Over time the cost is paid in effort. More people are needed to keep simple systems running. Incidents take longer to resolve because the underlying issues were never addressed. Planning becomes harder because nothing behaves predictably. The organisation compensates with longer hours and more coordination, but the system itself does not improve.
Raising capital is seductive because the feedback loop is immediate, and founders repeatedly convince themselves that this time they are just using it as leverage rather than becoming dependent on it. A few months spent refining a pitch, talking to investors, and shaping a narrative can result in a large, visible outcome. Money in the bank. A clear step forward. Validation, at least on paper.

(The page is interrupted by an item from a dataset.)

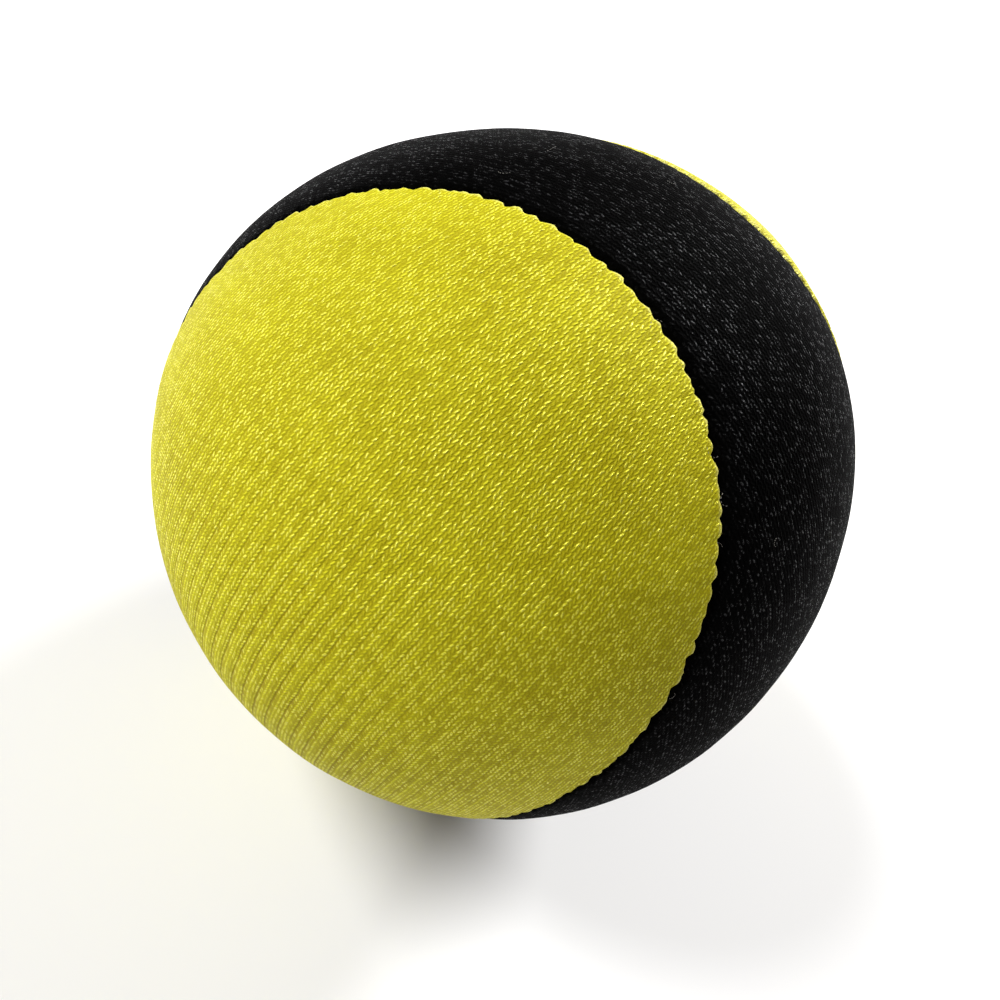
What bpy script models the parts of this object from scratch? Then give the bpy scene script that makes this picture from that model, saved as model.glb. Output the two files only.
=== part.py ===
"""A two-panel juggling ball: a grain-filled bag of stretch cloth, sewn from two equal dumbbell-shaped
panels that lock into each other like the cover of a tennis ball. Metres, +Z up, origin at the centre.

+Z leaves the ball through the middle of the black panel's waist and -Z through the yellow panel's.
The yellow panel's two lobes lie towards +X+Y and -X-Y, the black panel's towards +X-Y and -X+Y.
"""
import math

import bmesh
import bpy
from mathutils import Matrix, Vector

# Sizes that a maker sets
BALL_RADIUS = 0.0325  # outside of the cloth
WAIST_WIDTH = 0.0155  # the narrow middle of each panel, along the surface
CLOTH = 0.0006  # thickness of the stretch cloth
ALLOWANCE = 0.0030  # depth of the turned-in edge below the rounded fold
FOLD_INSIDE = 0.0004  # inner radius of the rounded fold along the seam
THREAD = 0.0003  # diameter of the sewing threads
STITCH_DEPTH = 0.0021  # how far below the surface the machine stitches run
OPENING_LENGTH = 0.028  # the stretch of seam that was closed by hand after filling
CLEARANCE = 0.0003  # left between pieces that touch

# How the seam winds round the ball, as angles
SEAM_SWAY = math.radians(-31.2)  # swings the lobes out beyond the waists
SEAM_RISE_FINE = math.radians(4.5)  # makes the lobe ends nearly round
SEAM_PACE = math.radians(-7.4)  # spaces the steps along the seam more evenly
LOBE_CENTRE = math.radians(119)  # from a panel's waist to the middle of its lobe end
OPENING_TURN = math.radians(270)  # where along the seam the hand-closed stretch lies

# How finely the curved surfaces are cut
TURNS = 96  # steps along the seam, a multiple of 8
RINGS = 6  # steps from the seam to a panel's middle line
FOLD_STEPS = 3
OPENING_STEPS = 24

# Sizes that follow
SEAM_RISE = math.pi / 2 - WAIST_WIDTH / 2 / BALL_RADIUS + SEAM_RISE_FINE
FOLD_OUTSIDE = FOLD_INSIDE + CLOTH
FOLD_START = CLEARANCE / 2 + FOLD_OUTSIDE
FOLD_LEVEL = BALL_RADIUS - FOLD_OUTSIDE
EDGE_LEVEL = FOLD_LEVEL - ALLOWANCE
CLOTH_BACK = CLEARANCE / 2 + CLOTH
THREAD_OFFSET = CLOTH_BACK + CLEARANCE + THREAD / 2
FILL_RADIUS = BALL_RADIUS - CLOTH - CLEARANCE
GROOVE_HALF = THREAD_OFFSET + THREAD / 2 + CLEARANCE
GROOVE_FLOOR = EDGE_LEVEL - CLEARANCE
CLOSING_LEVEL = BALL_RADIUS - THREAD / 2
MERGE = 1e-7


def seam_point(turn):
    """The direction from the centre to the seam, once round the seam as turn goes from 0 to 2 pi."""
    t = turn + SEAM_PACE * math.sin(4 * turn)
    rise = SEAM_RISE * math.sin(2 * t) + SEAM_RISE_FINE * math.sin(6 * t)
    round_z = t + SEAM_SWAY * math.sin(4 * t)
    return Vector((math.cos(rise) * math.cos(round_z), math.cos(rise) * math.sin(round_z), math.sin(rise)))


def beside_seam(turn, offset, radius):
    """A point at that radius and that far beside the seam: on the yellow panel's side, or the black if below 0."""
    step = 1e-4
    along = (seam_point(turn + step) - seam_point(turn - step)).normalized()
    here = seam_point(turn)
    across = along.cross(here).normalized()
    angle = offset / radius
    return (here * math.cos(angle) + across * math.sin(angle)) * radius


def yellow_spine(turn):
    """The direction to the yellow panel's middle line, opposite each point of the seam."""
    angle = LOBE_CENTRE * math.sin(turn + math.pi / 4)
    side = math.sin(angle) / math.sqrt(2)
    return Vector((side, side, -math.cos(angle)))


def black_spine(turn):
    return Matrix.Rotation(math.pi, 3, "X") @ yellow_spine(-turn)


def towards(spine, turn, offset, radius, share):
    """The point that is that share of the way from beside the seam to a panel's middle line."""
    start = beside_seam(turn, offset, radius).normalized()
    return start.slerp(spine(turn), share) * radius


def skin_rows(spine, offset, radius):
    """Rows of points from beside the seam to the middle line."""
    return [
        lambda turn, share=ring / RINGS: towards(spine, turn, offset, radius, share)
        for ring in range(RINGS + 1)
    ]


def edge_row(offset, radius):
    return lambda turn: beside_seam(turn, offset, radius)


def fold_rows(fold_radius):
    """Rows round the fold, from the skin down to the turned-in edge, without the first."""
    angles = [math.pi / 2 * step / FOLD_STEPS for step in range(1, FOLD_STEPS + 1)]
    return [
        edge_row(FOLD_START - fold_radius * math.sin(a), FOLD_LEVEL + fold_radius * math.cos(a))
        for a in angles
    ]


def closed_skin(name, rows):
    """A closed mesh from rows of points round the ball. Each end row lies doubled on a middle line."""
    bm = bmesh.new()
    bmesh.ops.create_grid(bm, x_segments=TURNS, y_segments=len(rows) - 1, size=0.5)
    for vertex in bm.verts:
        turn = round((vertex.co.x + 0.5) * TURNS) * 2 * math.pi / TURNS
        row = rows[round((vertex.co.y + 0.5) * (len(rows) - 1))]
        vertex.co = row(turn)
    bmesh.ops.remove_doubles(bm, verts=bm.verts, dist=MERGE)
    bmesh.ops.recalc_face_normals(bm, faces=bm.faces)
    mesh = bpy.data.meshes.new(name)
    bm.to_mesh(mesh)
    bm.free()
    mesh.shade_smooth()
    mesh.set_sharp_from_angle(angle=math.radians(50))
    return mesh


def finish_of(name, colour, roughness):
    material = bpy.data.materials.new(name)
    material.use_nodes = True
    shader = material.node_tree.nodes["Principled BSDF"]
    shader.inputs["Base Color"].default_value = (*colour, 1)
    shader.inputs["Roughness"].default_value = roughness
    shader.inputs["Metallic"].default_value = 0
    return material


def add(name, data, material):
    piece = bpy.data.objects.new(name, data)
    data.materials.append(material)
    bpy.context.scene.collection.objects.link(piece)
    return piece


def panel(name, material):
    """One panel, cut like the yellow one: skin, rounded fold and turned-in edge, all one cloth thick."""
    outside = skin_rows(yellow_spine, FOLD_START, BALL_RADIUS)
    inside = skin_rows(yellow_spine, FOLD_START, BALL_RADIUS - CLOTH)
    edge = [edge_row(CLEARANCE / 2, EDGE_LEVEL), edge_row(CLOTH_BACK, EDGE_LEVEL)]
    rows = outside[::-1] + fold_rows(FOLD_OUTSIDE) + edge + fold_rows(FOLD_INSIDE)[::-1] + inside
    return add(name, closed_skin(name, rows), material)


def grain_fill(material):
    """The packed filling, with the groove that the turned-in edges and the machine stitches press into it."""
    yellow_side = skin_rows(yellow_spine, GROOVE_HALF, FILL_RADIUS)
    black_side = skin_rows(black_spine, -GROOVE_HALF, FILL_RADIUS)
    groove = [edge_row(GROOVE_HALF, GROOVE_FLOOR), edge_row(-GROOVE_HALF, GROOVE_FLOOR)]
    return add("grain_fill", closed_skin("grain_fill", yellow_side[::-1] + groove + black_side), material)


def thread(name, points, closed, material):
    """A round thread through the points."""
    curve = bpy.data.curves.new(name, "CURVE")
    curve.dimensions = "3D"
    curve.bevel_depth = THREAD / 2
    curve.bevel_resolution = 1
    curve.use_fill_caps = True
    spline = curve.splines.new("POLY")
    spline.points.add(len(points) - 1)
    for spot, point in zip(spline.points, points):
        spot.co = (*point, 1)
    spline.use_cyclic_u = closed
    return add(name, curve, material)


def machine_thread(name, side, material):
    """One of the two threads of the machine seam, which goes right round on its own side of the edges."""
    turns = [2 * math.pi * step / TURNS for step in range(TURNS)]
    route = [beside_seam(turn, side * THREAD_OFFSET, BALL_RADIUS - STITCH_DEPTH) for turn in turns]
    return thread(name, route, True, material)


def closing_thread(material):
    """The hand-sewn thread that closes the opening, drawn down into the valley between the folds."""
    step = 1e-4
    pace = (seam_point(OPENING_TURN + step) - seam_point(OPENING_TURN - step)).length / (2 * step)
    half = OPENING_LENGTH / 2 / (pace * BALL_RADIUS)
    turns = [OPENING_TURN + half * (2 * k / OPENING_STEPS - 1) for k in range(OPENING_STEPS + 1)]
    return thread("closing_thread", [beside_seam(turn, 0, CLOSING_LEVEL) for turn in turns], False, material)


def build():
    for old in list(bpy.data.objects):
        bpy.data.objects.remove(old)
    yellow = finish_of("yellow_stretch_cloth", (0.62, 0.56, 0.03), 0.42)
    black = finish_of("black_stretch_cloth", (0.006, 0.006, 0.007), 0.42)
    cotton = finish_of("black_thread", (0.02, 0.02, 0.022), 0.6)
    grain = finish_of("grain", (0.62, 0.42, 0.15), 0.7)

    panel("yellow_panel", yellow)
    black_panel = panel("black_panel", black)
    black_panel.rotation_euler.x = math.pi
    grain_fill(grain)
    machine_thread("needle_thread", 1, cotton)
    machine_thread("bobbin_thread", -1, cotton)
    closing_thread(cotton)


build()
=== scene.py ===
# %% [markdown]
# # A two-panel juggling ball
#
# The ball is a bag of thin, shiny stretch cloth packed tight with seed. Two equal panels, one yellow and
# one black, are cut like dumbbells and lock into each other, as the two halves of a tennis ball's cover do.
# This lesson builds the cloth with its rolled, puckered seam, and then its knit, one loop at a time.

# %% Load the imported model
import math

import bmesh
import bpy
import numpy as np
from mathutils import Matrix, Vector, kdtree, noise


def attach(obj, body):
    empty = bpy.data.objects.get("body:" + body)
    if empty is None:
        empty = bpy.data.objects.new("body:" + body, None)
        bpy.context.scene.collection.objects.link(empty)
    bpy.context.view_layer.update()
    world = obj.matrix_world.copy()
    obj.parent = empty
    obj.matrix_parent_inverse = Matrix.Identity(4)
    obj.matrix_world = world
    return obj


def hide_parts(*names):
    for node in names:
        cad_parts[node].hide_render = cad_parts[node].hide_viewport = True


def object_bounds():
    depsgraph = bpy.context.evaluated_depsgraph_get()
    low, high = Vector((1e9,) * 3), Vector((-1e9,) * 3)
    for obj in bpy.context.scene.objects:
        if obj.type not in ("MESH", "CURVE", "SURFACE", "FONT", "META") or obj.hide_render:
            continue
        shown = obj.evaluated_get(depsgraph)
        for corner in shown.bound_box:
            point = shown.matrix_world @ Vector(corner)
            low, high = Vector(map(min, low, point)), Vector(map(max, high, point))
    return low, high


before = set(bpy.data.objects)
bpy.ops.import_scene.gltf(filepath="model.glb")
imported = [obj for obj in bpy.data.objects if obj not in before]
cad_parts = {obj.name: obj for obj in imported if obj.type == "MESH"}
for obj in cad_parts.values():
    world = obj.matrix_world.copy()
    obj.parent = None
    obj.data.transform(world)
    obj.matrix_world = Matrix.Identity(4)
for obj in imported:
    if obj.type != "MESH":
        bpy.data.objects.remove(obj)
cad_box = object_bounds()
BODY = "root"
RADIUS = (cad_box[1][2] - cad_box[0][2]) / 2
print("nodes:", sorted(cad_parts), "radius in mm:", round(RADIUS * 1000, 2))

# %% [markdown]
# ## Where the camera stands
#
# A small ball looks round and close when the camera is only a few radii away, so the near lobe swells and
# the far side drops out of sight. The camera leans to one side, as a hand-held one does, and has no lens
# shift: it is turned until the ball sits a little above the middle of the picture.

# %% Camera
CAMERA_AROUND = math.radians(151.05)
CAMERA_UP = math.radians(48.92)
CAMERA_DISTANCE = 2.4 * RADIUS
CAMERA_LEAN = math.radians(31.36)
AIM_AROUND = math.radians(149.76)
AIM_UP = math.radians(50.61)
LENS = 27.5


def direction(around, up):
    """The way to a point at that turn from -Y, anticlockwise from above, and that height."""
    return Vector((math.sin(around) * math.cos(up), -math.cos(around) * math.cos(up), math.sin(up)))


def make_camera():
    data = bpy.data.cameras.new("camera")
    data.lens = LENS
    data.sensor_width = 36
    data.clip_start = 0.001
    data.clip_end = 10
    camera = bpy.data.objects.new("camera", data)
    bpy.context.scene.collection.objects.link(camera)
    camera.location = direction(CAMERA_AROUND, CAMERA_UP) * CAMERA_DISTANCE
    aim = (-direction(AIM_AROUND, AIM_UP)).to_track_quat("-Z", "Y")
    camera.rotation_euler = (aim.to_matrix() @ Matrix.Rotation(CAMERA_LEAN, 3, "Z")).to_euler()
    bpy.context.scene.camera = camera
    return camera


camera = make_camera()
print("camera at", [round(x, 4) for x in camera.location])

# %% [markdown]
# ## The floor and the light
#
# Glossy thread shows what is around it, so large soft lights give broad, gentle glints and a small one
# gives sparkle. One wide light hangs to the left of the camera. A smaller one stands behind the ball and
# skims the black cloth. The pale floor throws a little light back up.

# %% Floor and lights
FLOOR_SIZE = 1.6
KEY_AROUND = math.radians(62)
KEY_UP = math.radians(40)
BACK_AROUND = math.radians(313)
BACK_UP = math.radians(31)
KEY_DISTANCE, KEY_SIZE, KEY_POWER = 1.5, 0.7, 30
BACK_DISTANCE, BACK_SIZE, BACK_POWER = 1.2, 0.5, 23
WORLD_STRENGTH = 0.16
WORLD_COLOUR = (1, 0.92, 0.84)
FLOOR_COLOUR = (0.92, 0.92, 0.92)
FLOOR_ROUGHNESS = 0.9


def plain_finish(name, colour, roughness):
    material = bpy.data.materials.new(name)
    material.use_nodes = True
    shader = material.node_tree.nodes["Principled BSDF"]
    shader.inputs["Base Color"].default_value = (*colour, 1)
    shader.inputs["Roughness"].default_value = roughness
    return material


def make_floor(level):
    bm = bmesh.new()
    bmesh.ops.create_grid(bm, x_segments=1, y_segments=1, size=FLOOR_SIZE / 2)
    bmesh.ops.translate(bm, verts=bm.verts, vec=(0, 0, level))
    mesh = bpy.data.meshes.new("floor")
    bm.to_mesh(mesh)
    bm.free()
    mesh.materials.append(plain_finish("pale_floor", FLOOR_COLOUR, FLOOR_ROUGHNESS))
    floor = bpy.data.objects.new("floor", mesh)
    bpy.context.scene.collection.objects.link(floor)
    return floor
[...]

Building a product or a sales pipeline feels very different. The same amount of time spent improving onboarding, refining messaging, and speaking to customers often produces incremental gains. Useful gains, but small enough that they do not feel comparable to a capital raise.
From a short-term perspective, fundraising appears to be the higher leverage activity, which is exactly why so many teams keep making the same mistake. If a company can raise $1M now, it is tempting to prioritise that over work that might generate only modest revenue in the same period. That logic is understandable, but it introduces a structural problem.
Capital raising is front-loaded. It produces an immediate result, but it does not compound. Product, sales, and distribution systems feel slow at the beginning, but they build on themselves. Over time they reduce the effort required to generate each additional unit of revenue. Once a company starts favouring the immediate reward of capital over the slower compounding of real systems, the shape of the business begins to change.
The first thing to drift is always the optics, and it is usually justified as harmless. The company becomes very good at explaining what it could become. Metrics are framed to support a narrative, and progress is packaged in a way that aligns with investor expectations. For a while, this works.
Eventually, the operations begin to follow the optics. Engineering work is prioritised based on what will look good in the next update, product decisions are shaped around what is easy to demonstrate, and sales and marketing become secondary to the fundraising cycle. The company begins to behave less like a system and more like a pitch.
I was once asked, explicitly, to fabricate data because it would make the hockey stick look cleaner in a deck. It wasn’t framed as fraud. It was framed as presentation: “it will make the story clearer.” That was the point where the gap between narrative and reality stopped being theoretical. I left a few months later.
This is where the drift becomes impossible to ignore.
This is where the grind begins, and it is almost always self-inflicted.
There is a fundamental difference between building for customers and building for investors, and it is not a subtle one. When a company builds for customers, the work compounds. Improvements stack, systems become more predictable, customers return, and revenue stabilises and grows. When a company builds for investors, the work resets. Each round raises the bar, the narrative must become stronger, and the expectations increase. The company is not building on top of the previous cycle; it is recreating it at a higher level of intensity.
The numbers may grow, but the underlying system does not become more stable.
This is not an argument against raising capital. Capital is extremely useful when it is used to accelerate something that already works. It can be used to hire experienced operators, build out leadership, expand distribution, or invest in infrastructure that would otherwise take years to develop. In that context, capital acts as an amplifier.
The problem appears when capital becomes the thing being optimised, which is the step founders insist they will avoid right up until they take it. When the company exists primarily to justify the next round, the system underneath begins to degrade.
A simple test is to look at the questions being asked, and most teams already know the answer if they are being honest. If decisions are made based on whether something will help raise the next round, the company is serving investors. If decisions are made based on whether something will make the product more valuable to customers, the company is serving the market. Only one of these directions compounds over time.
Startups that fall into this pattern rarely fail suddenly, which makes the outcome easier to ignore until it is too late. Instead, they slow down. Progress becomes harder to sustain, each round requires more effort than the last, and the gap between the story and the reality widens. Eventually the company is absorbed, restructured, or quietly disappears. From the outside this looks like bad luck or changing conditions, but internally the shift usually happened much earlier.
It began when the company stopped building for customers and started performing for investors, which is a decision that looks small in the moment and obvious in retrospect.
The companies that endure are not the ones that look best in a pitch deck. They are the ones that build systems people depend on, and they do so by maintaining a consistent orientation toward the customer rather than the narrative.